● **GIVEN REQUEST**
Every line of the material below should be repeated exactly.

── SOURCE DATA ──

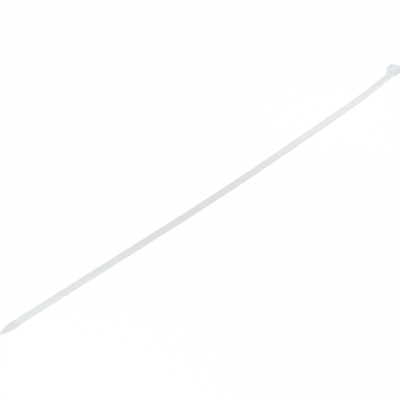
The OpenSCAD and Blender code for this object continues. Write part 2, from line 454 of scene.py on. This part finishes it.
def nylon():
    """Natural nylon: cloudy off-white, cooler where it is thick, with painted light low on its sides
    and a painted glow inside the head's hollow.
    """
    shader = Shader("nylon")
    depth = shader.attribute("depth")
    along = shader.attribute("along")
    across = shader.attribute("across")
    height = shader.attribute("height")
    hollow = shader.attribute("hollow")

    # Soft clouds, fine grain, and streaks along the strap where the nylon flowed into the mould
    cloud = shader.noise(90.0, 3.0)
    grain = shader.noise(2600.0, 3.0)
    stretched = shader.add("ShaderNodeCombineXYZ", {}, {0: along * 0.05, 1: across, 2: height})
    streak = shader.noise(1.6, 4.0, stretched)

    # Where each tint lies: the teeth show through the strap, and the head and tail are cooler
    teeth = shader.ramp(depth, 0.72, 1.12) * shader.ramp(along, 8.0, 16.0) * 0.35
    head = shader.ramp(along, 5.0, 9.0, 1.0, 0.0) * (0.75 + 0.25 * shader.ramp(depth, 0.9, 2.6))
    tail = shader.ramp(along, TAIL_ROOT - 0.6, TAIL_ROOT + 0.6)

    # Painted light: lighter low on every side, and on the strap's two sides near the head, in place of
    # light that the translucent nylon carries into its shade
    foot = shader.ramp(height, 0.0, 1.1, 1.0, 0.0) * shader.ramp(along, 5.0, 40.0, 0.9, 0.4)
    neck = shader.ramp(along, 5.5, 7.5) * shader.ramp(along, 6.0, 80.0, 0.9, 0.0)
    side = shader.ramp(across.calc("ABSOLUTE", across), 2.1, 2.38) * neck

    colour = shader.blend(shader.ramp(along, 180.0, 330.0), STRAP_COLOUR, FAR_STRAP_COLOUR)
    colour = shader.blend(teeth, colour, TOOTH_COLOUR)
    colour = shader.blend(head, colour, HEAD_COLOUR)
    colour = shader.blend(tail, colour, TAIL_COLOUR)
    colour = shader.blend(shader.ramp(cloud, 0.35, 0.7, 0.0, 0.12), colour, CLOUD_COLOUR)
    colour = shader.blend(shader.ramp(streak, 0.45, 0.75, 0.0, 0.1), colour, STREAK_COLOUR)
    # Painted light: the low sides and the strap's sides near the head are lightened, in place of their
    # shade
    colour = shader.blend(side.calc("MAXIMUM", side, foot), colour, PAINTED_LIGHT_COLOUR)
    # Painted light: the head's hollow is paler, in place of light coming through its thin walls
    colour = shader.blend(hollow * 0.8, colour, HOLLOW_PAINTED_LIGHT)
    roughness = 0.36 + 0.1 * (cloud - 0.5) + 0.08 * (grain - 0.5) + 0.3 * (streak - 0.5)
    relief = {"Strength": 0.05, "Distance": 0.00003, "Height": grain + streak}
    surface = shader.add(
        "ShaderNodeBsdfPrincipled",
        {},
        {
            "Base Color": colour,
            # Painted glow: the hollow emits a little light, though it is no lamp
            "Emission Color": shader.blend(hollow, NO_GLOW, HOLLOW_PAINTED_GLOW),
            "Emission Strength": 1.0,
            "Roughness": roughness,
            "IOR": 1.52,
            "Normal": shader.add("ShaderNodeBump", {}, relief),
        },
    )
    shader.add("ShaderNodeOutputMaterial", {}, {"Surface": surface})
    return shader.material


def white_floor():
    """A white floor that shows nearly white by itself and still takes a faint shadow."""
    shader = Shader("white_floor")
    rays = shader.add("ShaderNodeLightPath", output="Is Camera Ray")
    glossy = shader.add("ShaderNodeLightPath", output="Is Glossy Ray")
    through = shader.add("ShaderNodeLightPath", output="Is Transmission Ray")
    seen = rays.calc("MAXIMUM", rays.calc("MAXIMUM", rays, glossy), through)
    matt = shader.add("ShaderNodeBsdfDiffuse", {}, {"Color": (0.9, 0.9, 0.9, 1)})
    glow = shader.add("ShaderNodeEmission", {}, {"Color": (1, 1, 1, 1), "Strength": 1.0})
    surface = shader.add("ShaderNodeMixShader", {}, {0: seen * 0.93, 1: matt, 2: glow})
    shader.add("ShaderNodeOutputMaterial", {}, {"Surface": surface})
    return shader.material


def area_lamp(name, place, aim, size, watts):
    """A soft square lamp that lights the tie and doesn't show in any view."""
    lamp = bpy.data.lights.new(name, "AREA")
    lamp.shape = "SQUARE"
    lamp.size = size
    lamp.energy = watts
    obj = bpy.data.objects.new(name, lamp)
    obj.location = place
    obj.rotation_euler = (Vector(aim) - Vector(place)).to_track_quat("-Z", "Y").to_euler()
    obj.visible_camera = False
    bpy.context.scene.collection.objects.link(obj)


def studio():
    """White surroundings, a large soft lamp, a small one over each end, and the floor."""
    world = bpy.data.worlds.new("studio")
    bpy.context.scene.world = world
    world.use_nodes = True
    sky = world.node_tree.nodes["Background"]
    sky.inputs["Color"].default_value = (1, 1, 1, 1)
    sky.inputs["Strength"].default_value = 0.8
    area_lamp("soft_lamp", (-2.2, -1.4, 2.2), (-0.2, 0.0, 0.0), 2.0, 16.0)
    area_lamp("head_lamp", (-0.065, 0.0, 0.13), (-0.015, 0.0, 0.0), 0.12, 0.044)
    area_lamp("tail_lamp", (-0.45, -0.03, 0.2), (-0.4, 0.03, 0.0), 0.14, 0.12)
    bpy.ops.mesh.primitive_plane_add(size=30.0, location=(0, 0, -FLOOR_DROP * MM))
    floor = bpy.context.object
    floor.name = "floor"
    floor.data.materials.append(white_floor())


def camera():
    """The photo's view: seen from one side and above, with little perspective."""
    azimuth = math.radians(VIEW_AZIMUTH)
    elevation = math.radians(VIEW_ELEVATION)
    look = Vector((
        -math.sin(azimuth) * math.cos(elevation),
        math.cos(azimuth) * math.cos(elevation),
        -math.sin(elevation),
    ))
    data = bpy.data.cameras.new("camera")
    data.sensor_width = 36.0
    data.lens = VIEW_LENS
    data.clip_end = 100.0
    obj = bpy.data.objects.new("camera", data)
    obj.location = (Vector(VIEW_TARGET) - look * VIEW_DISTANCE) * MM
    obj.rotation_euler = look.to_track_quat("-Z", "Y").to_euler()
    bpy.context.scene.collection.objects.link(obj)
    bpy.context.scene.camera = obj


camera()
studio()
bpy.context.scene.view_settings.view_transform = "Standard"

tie = bpy.data.objects.new("cable_tie_moulding", tie_mesh(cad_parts["cable_tie"]))
bpy.context.scene.collection.objects.link(tie)
tie.data.materials.append(nylon())
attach(tie, "root")
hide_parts("cable_tie")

───

● **THE RESPONSE**
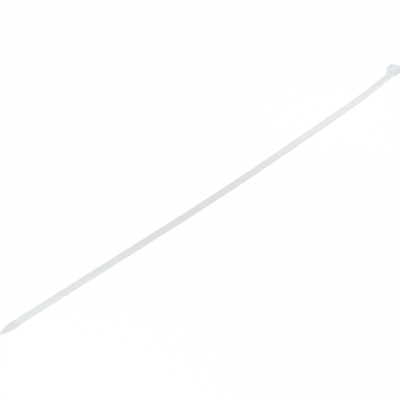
The OpenSCAD and Blender code for this object continues. Write part 2, from line 454 of scene.py on. This part finishes it.
def nylon():
    """Natural nylon: cloudy off-white, cooler where it is thick, with painted light low on its sides
    and a painted glow inside the head's hollow.
    """
    shader = Shader("nylon")
    depth = shader.attribute("depth")
    along = shader.attribute("along")
    across = shader.attribute("across")
    height = shader.attribute("height")
    hollow = shader.attribute("hollow")

    # Soft clouds, fine grain, and streaks along the strap where the nylon flowed into the mould
    cloud = shader.noise(90.0, 3.0)
    grain = shader.noise(2600.0, 3.0)
    stretched = shader.add("ShaderNodeCombineXYZ", {}, {0: along * 0.05, 1: across, 2: height})
    streak = shader.noise(1.6, 4.0, stretched)

    # Where each tint lies: the teeth show through the strap, and the head and tail are cooler
    teeth = shader.ramp(depth, 0.72, 1.12) * shader.ramp(along, 8.0, 16.0) * 0.35
    head = shader.ramp(along, 5.0, 9.0, 1.0, 0.0) * (0.75 + 0.25 * shader.ramp(depth, 0.9, 2.6))
    tail = shader.ramp(along, TAIL_ROOT - 0.6, TAIL_ROOT + 0.6)

    # Painted light: lighter low on every side, and on the strap's two sides near the head, in place of
    # light that the translucent nylon carries into its shade
    foot = shader.ramp(height, 0.0, 1.1, 1.0, 0.0) * shader.ramp(along, 5.0, 40.0, 0.9, 0.4)
    neck = shader.ramp(along, 5.5, 7.5) * shader.ramp(along, 6.0, 80.0, 0.9, 0.0)
    side = shader.ramp(across.calc("ABSOLUTE", across), 2.1, 2.38) * neck

    colour = shader.blend(shader.ramp(along, 180.0, 330.0), STRAP_COLOUR, FAR_STRAP_COLOUR)
    colour = shader.blend(teeth, colour, TOOTH_COLOUR)
    colour = shader.blend(head, colour, HEAD_COLOUR)
    colour = shader.blend(tail, colour, TAIL_COLOUR)
    colour = shader.blend(shader.ramp(cloud, 0.35, 0.7, 0.0, 0.12), colour, CLOUD_COLOUR)
    colour = shader.blend(shader.ramp(streak, 0.45, 0.75, 0.0, 0.1), colour, STREAK_COLOUR)
    # Painted light: the low sides and the strap's sides near the head are lightened, in place of their
    # shade
    colour = shader.blend(side.calc("MAXIMUM", side, foot), colour, PAINTED_LIGHT_COLOUR)
    # Painted light: the head's hollow is paler, in place of light coming through its thin walls
    colour = shader.blend(hollow * 0.8, colour, HOLLOW_PAINTED_LIGHT)
    roughness = 0.36 + 0.1 * (cloud - 0.5) + 0.08 * (grain - 0.5) + 0.3 * (streak - 0.5)
    relief = {"Strength": 0.05, "Distance": 0.00003, "Height": grain + streak}
    surface = shader.add(
        "ShaderNodeBsdfPrincipled",
        {},
        {
            "Base Color": colour,
            # Painted glow: the hollow emits a little light, though it is no lamp
            "Emission Color": shader.blend(hollow, NO_GLOW, HOLLOW_PAINTED_GLOW),
            "Emission Strength": 1.0,
            "Roughness": roughness,
            "IOR": 1.52,
            "Normal": shader.add("ShaderNodeBump", {}, relief),
        },
    )
    shader.add("ShaderNodeOutputMaterial", {}, {"Surface": surface})
    return shader.material


def white_floor():
    """A white floor that shows nearly white by itself and still takes a faint shadow."""
    shader = Shader("white_floor")
    rays = shader.add("ShaderNodeLightPath", output="Is Camera Ray")
    glossy = shader.add("ShaderNodeLightPath", output="Is Glossy Ray")
    through = shader.add("ShaderNodeLightPath", output="Is Transmission Ray")
    seen = rays.calc("MAXIMUM", rays.calc("MAXIMUM", rays, glossy), through)
    matt = shader.add("ShaderNodeBsdfDiffuse", {}, {"Color": (0.9, 0.9, 0.9, 1)})
    glow = shader.add("ShaderNodeEmission", {}, {"Color": (1, 1, 1, 1), "Strength": 1.0})
    surface = shader.add("ShaderNodeMixShader", {}, {0: seen * 0.93, 1: matt, 2: glow})
    shader.add("ShaderNodeOutputMaterial", {}, {"Surface": surface})
    return shader.material


def area_lamp(name, place, aim, size, watts):
    """A soft square lamp that lights the tie and doesn't show in any view."""
    lamp = bpy.data.lights.new(name, "AREA")
    lamp.shape = "SQUARE"
    lamp.size = size
    lamp.energy = watts
    obj = bpy.data.objects.new(name, lamp)
    obj.location = place
    obj.rotation_euler = (Vector(aim) - Vector(place)).to_track_quat("-Z", "Y").to_euler()
    obj.visible_camera = False
    bpy.context.scene.collection.objects.link(obj)


def studio():
    """White surroundings, a large soft lamp, a small one over each end, and the floor."""
    world = bpy.data.worlds.new("studio")
    bpy.context.scene.world = world
    world.use_nodes = True
    sky = world.node_tree.nodes["Background"]
    sky.inputs["Color"].default_value = (1, 1, 1, 1)
    sky.inputs["Strength"].default_value = 0.8
    area_lamp("soft_lamp", (-2.2, -1.4, 2.2), (-0.2, 0.0, 0.0), 2.0, 16.0)
    area_lamp("head_lamp", (-0.065, 0.0, 0.13), (-0.015, 0.0, 0.0), 0.12, 0.044)
    area_lamp("tail_lamp", (-0.45, -0.03, 0.2), (-0.4, 0.03, 0.0), 0.14, 0.12)
    bpy.ops.mesh.primitive_plane_add(size=30.0, location=(0, 0, -FLOOR_DROP * MM))
    floor = bpy.context.object
    floor.name = "floor"
    floor.data.materials.append(white_floor())


def camera():
    """The photo's view: seen from one side and above, with little perspective."""
    azimuth = math.radians(VIEW_AZIMUTH)
    elevation = math.radians(VIEW_ELEVATION)
    look = Vector((
        -math.sin(azimuth) * math.cos(elevation),
        math.cos(azimuth) * math.cos(elevation),
        -math.sin(elevation),
    ))
    data = bpy.data.cameras.new("camera")
    data.sensor_width = 36.0
    data.lens = VIEW_LENS
    data.clip_end = 100.0
    obj = bpy.data.objects.new("camera", data)
    obj.location = (Vector(VIEW_TARGET) - look * VIEW_DISTANCE) * MM
    obj.rotation_euler = look.to_track_quat("-Z", "Y").to_euler()
    bpy.context.scene.collection.objects.link(obj)
    bpy.context.scene.camera = obj


camera()
studio()
bpy.context.scene.view_settings.view_transform = "Standard"

tie = bpy.data.objects.new("cable_tie_moulding", tie_mesh(cad_parts["cable_tie"]))
bpy.context.scene.collection.objects.link(tie)
tie.data.materials.append(nylon())
attach(tie, "root")
hide_parts("cable_tie")